# Data visualisation using Matplotlib

## Overview

Teaching:25 min

Exercises:25 minQuestions

How can I create visualisations of my data?

Objectives

Create simple plots using pandas

Import pyplot from the matplotlib library

Customise plots using pyplot

## Plotting in Python

There is a wide variety of ways to plot in Python, like many programming languages.
Some do more of the design work for you and others let you customize the look of the plots and all of the little details yourself.
Pandas has basic plots built into it that reduce the amount of syntax, if your data is already in a DataFrame.
Matplotlib. is a Python graphical library that can be used to produce a variety of different graph types,
it is fully controllable down to basic elements and includes a module `pylab`

that is somewhere in between
(designed to feel like MATLAB plotting, if you happen to have done that before).

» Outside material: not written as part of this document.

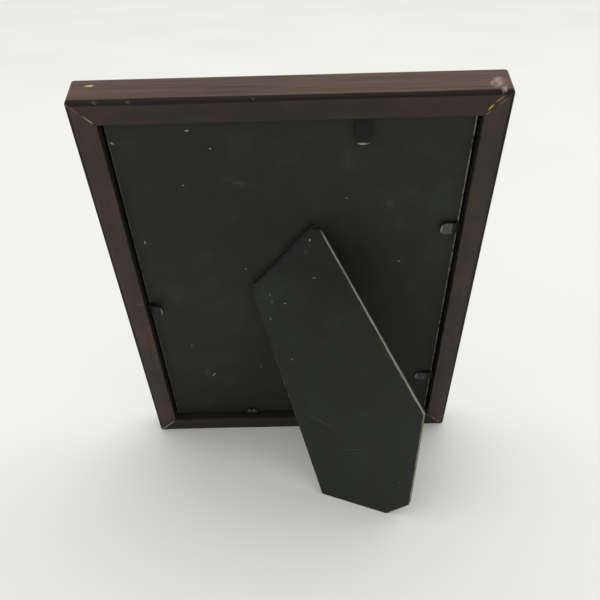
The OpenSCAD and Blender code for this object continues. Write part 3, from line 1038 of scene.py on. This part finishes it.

The Matplotlib library can be imported using any of the import techniques we have seen. As Pandas is generally imported
with `import pandas as pd`

, you will find that Matplotlib is most commonly imported with `import matplotlib as plt`

where ‘plt’ is the alias.

In addition to importing the library, in a Jupyter notebook environment we need to tell Jupyter that when we produce a
graph, we want it to be display the graph in a cell in the notebook just like any other results. To do this we use the `%matplotlib inline`

directive.

Although we are using Matplotlib in this episode, Pandas can make use of several other graphical libraries available from within Python such as ggplot2 and Seaborn. Seaborn has some very powerful features and advanced plot types. One of its most useful features is formatting.

## Plotting with Pandas

The Pandas library contains very tight integration with Matplotlib. There are functions in Pandas that automatically call Matplotlib functions to produce graphs.

To plot with Pandas we have to import it as we have done in past episodes.
To tell Jupyter that when we produce a graph we want it to be displayed in a cell in the notebook just like any other results,
we use the `%matplotlib inline`

directive. Without that we need to do a `show()`

command.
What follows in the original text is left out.